Singh tried to address investor concerns about highly leveraged entities like Adani Green Energy by outlining possible refinancing strategies. He said Adani Green Energy Restricted Group 1's US$500m 6.25% notes due December 10 2024 might be refinanced with 15-year fully amortising notes sold via a private placement, and is hoping to have a 100% cash-backed facility or underwritten finance plan ready by June 30 to refinance Adani Green's US$750m 4.375% holdco notes, which are maturing on September 8 2024.
The management said the focus of Adani Group will be to use operating or internal cashflows to take care of debt repayments for the next 12 months at most of its units. For example, Adani Ports and Special Economic Zone has already announced the repayment of US$605m of loans as it plans to halve capex starting in the fiscal year beginning on April 1.
The US dollar bonds of Adani units rallied following the investor call.
Adani Green Energy’s 4.375% 2024 holdco notes jumped 10 points to 85 cents to yield 15.65% and the 6.25% 2024s of Adani Green Energy (Restricted Group 1) surged six points to 96 cents to yield 8.69%, according to Refinitiv data. Adani Ports' US$650m 3.375% notes due July 24 2024 recovered to 93.75 cents from 90.63 cents to yield 8.1%.
"It is positive that Adani Green is seeking refinancing options well ahead of maturity, as it signals to the market that the company is committed towards meeting debt repayments," said Leonard Law, a senior credit analyst at Lucror Analytics, though he questioned whether it could put financing in place by June.
But some bond investors remained cautious. “Adani Group needs to show evidence of access to financial markets – equity or debt – to regain investor confidence," said a head of credit at an investment management firm based in Singapore.
The investor call came after Adani Group said that it faces "no material refinancing risk and near-term liquidity requirement" in its credit note, which included a compendium of the consolidated nine-month results of its eight portfolio companies: Adani Ports, Adani Green Energy, Adani Transmission, Adani Total Gas, Adani Power, Adani Enterprises, Ambuja Cements and ACC. Their combined net debt was Rs1.963trn as of end-September, with cash and cash equivalents of Rs297.5bn.
Adani said this cash balance had risen to Rs316.5bn as of end-December, but did not provide the corresponding debt figure.
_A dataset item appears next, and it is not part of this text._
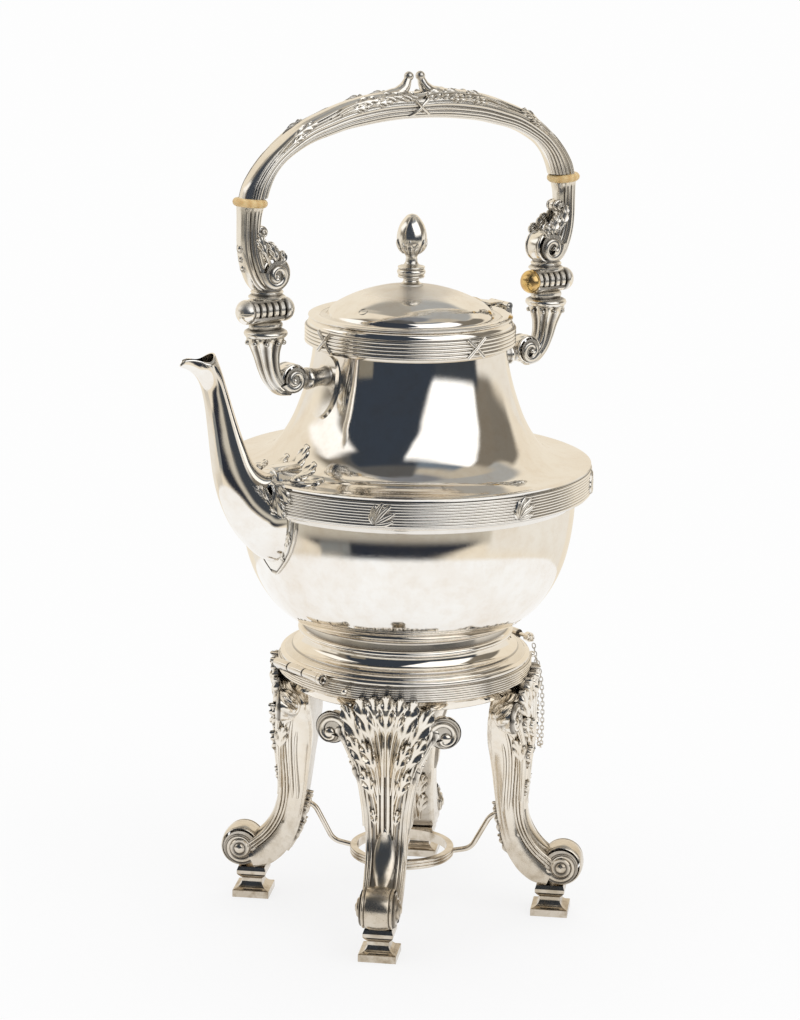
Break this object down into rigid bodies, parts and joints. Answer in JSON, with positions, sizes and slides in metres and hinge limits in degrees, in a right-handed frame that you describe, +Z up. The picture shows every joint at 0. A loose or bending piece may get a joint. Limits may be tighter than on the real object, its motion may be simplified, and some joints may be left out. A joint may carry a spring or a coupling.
{
  "type": "spirit kettle on stand",
  "caption": "Round lidded kettle with spout and swinging arched handle, hinged to tilt on a ring stand with scroll legs and a burner ring.",
  "frame": {"origin": "on the stand's axis at the level of the floor that its four plinths stand on", "axes": "+Z up; the spout points along -X, the lid hinge and the locking pin are on the +X side, and the bail handle stands in the XZ plane"},
  "size_m": [0.2441, 0.188, 0.43],
  "materials": {
    "silver_body": "polished silver with fine wear",
    "silver_plain": "polished silver",
    "silver_cast": "cast and chased silver, dark in its recesses",
    "silver_chain": "silver wire",
    "gilt": "polished gilt metal",
    "ivory": "polished ivory-coloured insulating ring"
  },
  "bodies": {
    "stand": {"stand_rim": "silver_plain", "leg_front_right": "silver_cast", "foot_block_front_right": "silver_plain", "burner_arm_front_right": "silver_plain", "leg_front_left": "silver_cast", "foot_block_front_left": "silver_plain", "burner_arm_front_left": "silver_plain", "leg_rear_left": "silver_cast", "foot_block_rear_left": "silver_plain", "burner_arm_rear_left": "silver_plain", "leg_rear_right": "silver_cast", "foot_block_rear_right": "silver_plain", "burner_arm_rear_right": "silver_plain", "burner_ring": "silver_plain", "front_hinge_stand_knuckles": "silver_plain", "rear_lock_stand_knuckle": "silver_plain", "front_chain_stud": "silver_plain", "rear_chain_stud": "silver_plain", "lock_chain": "silver_chain"},
    "kettle": {"front_hinge_kettle_knuckle": "silver_plain", "rear_lock_kettle_knuckle": "silver_plain", "kettle_bowl": "silver_body", "kettle_shoulder": "silver_body", "girdle_band": "silver_plain", "kettle_foot": "silver_plain", "neck_band": "silver_plain", "lid_hinge_pin": "silver_plain", "girdle_leaves": "silver_cast", "neck_ribbon_ties": "silver_cast", "spout_leaf": "silver_cast", "spout_shield": "silver_cast", "lid_hinge_seat": "silver_cast", "spout": "silver_body", "handle_escutcheon_rear": "silver_cast", "handle_bracket_rear": "silver_cast", "bail_pin_rear": "silver_plain", "bail_cap_inner_rear": "gilt", "bail_cap_outer_rear": "silver_plain", "handle_escutcheon_front": "silver_cast", "handle_bracket_front": "silver_cast", "bail_pin_front": "silver_plain", "bail_cap_inner_front": "silver_plain", "bail_cap_outer_front": "silver_plain"},
    "handle": {"handle_arm_rear": "silver_cast", "insulator_rear": "ivory", "insulator_pin_rear": "silver_plain", "handle_arm_front": "silver_cast", "insulator_front": "ivory", "insulator_pin_front": "silver_plain", "handle_grip": "silver_cast", "handle_crest": "silver_cast"},
    "lid": {"lid_dome": "silver_body", "lid_bezel": "silver_plain", "lid_vent_eyelet": "silver_plain", "finial": "silver_cast", "finial_nut": "silver_plain", "lid_hinge_leaf": "silver_cast"},
    "front_pin": {"front_hinge_pin": "silver_plain"},
    "rear_pin": {"rear_lock_pin": "silver_plain"}
  },
  "joints": [
    {"name": "kettle_tilt", "type": "hinge", "parent": "stand", "child": "kettle", "pos_m": [-0.0673, 0, 0.1364], "axis": [0, -1, 0], "range_deg": [0, 40]},
    {"name": "lid_hinge", "type": "hinge", "parent": "kettle", "child": "lid", "pos_m": [0.0575, 0, 0.3096], "axis": [0, 1, 0], "range_deg": [0, 60]},
    {"name": "handle_swing", "type": "hinge", "parent": "kettle", "child": "handle", "pos_m": [0, 0, 0.3195], "axis": [1, 0, 0], "range_deg": [-90, 90]},
    {"name": "rear_pin_slide", "type": "slide", "parent": "stand", "child": "rear_pin", "axis": [0, -1, 0], "range_m": [-0.006, 0.012], "deforming": ["lock_chain"]},
    {"name": "front_pin_slide", "type": "slide", "parent": "stand", "child": "front_pin", "axis": [0, -1, 0], "range_m": [0, 0.04]}
  ]
}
However, it expects net debt to decrease slightly to Rs1.956trn by end-March.
The debt service coverage ratio is estimated at 1.87x as of end-March compared to 2.03x as of end-September.
“The credit note shows that there is continuous business income, and they have cashflows in place to pay off the liabilities for most of their businesses like ports, electricity and transmission," said Suresh Parmar, institutional head of equities at KJMC Capital Markets.
However, some analysts remain concerned about near-term repayments, especially at flagship incubator company Adani Enterprises. "The moment the company rescinded the Rs200bn FPO [follow-on public offering], bridging the short-term funding gap has become an issue, as operational cashflows may be insufficient and there is no room for additional short-term borrowing," said Hemindra Hazari, an independent research analyst, who estimates the liquidity shortfall, defined as short-term borrowing power minus total short-term borrowing, at Rs130bn as of last September. Adani Enterprises was going to use Rs41.65bn from the follow-on, which was called off earlier this month, to repay debt.
Adani Enterprises' debt service coverage ratio is estimated at 2.2x for the current fiscal year, with cashflow from assets at Rs70.9bn, and Rs32.3bn assigned for debt servicing, according to the credit note.
Governance concerns will remain an overhang. S&P placed its ESG evaluation, of 63 out of 100, for Adani Transmission under review over such concerns on February 16. The rating agency said it will closely monitor any investigations by Indian regulators and any additional disclosures by the group.
During the investor call, Singh said Adani will conduct an audit review process as a "sanity check" across various entities before June 30, in line with its regular practice.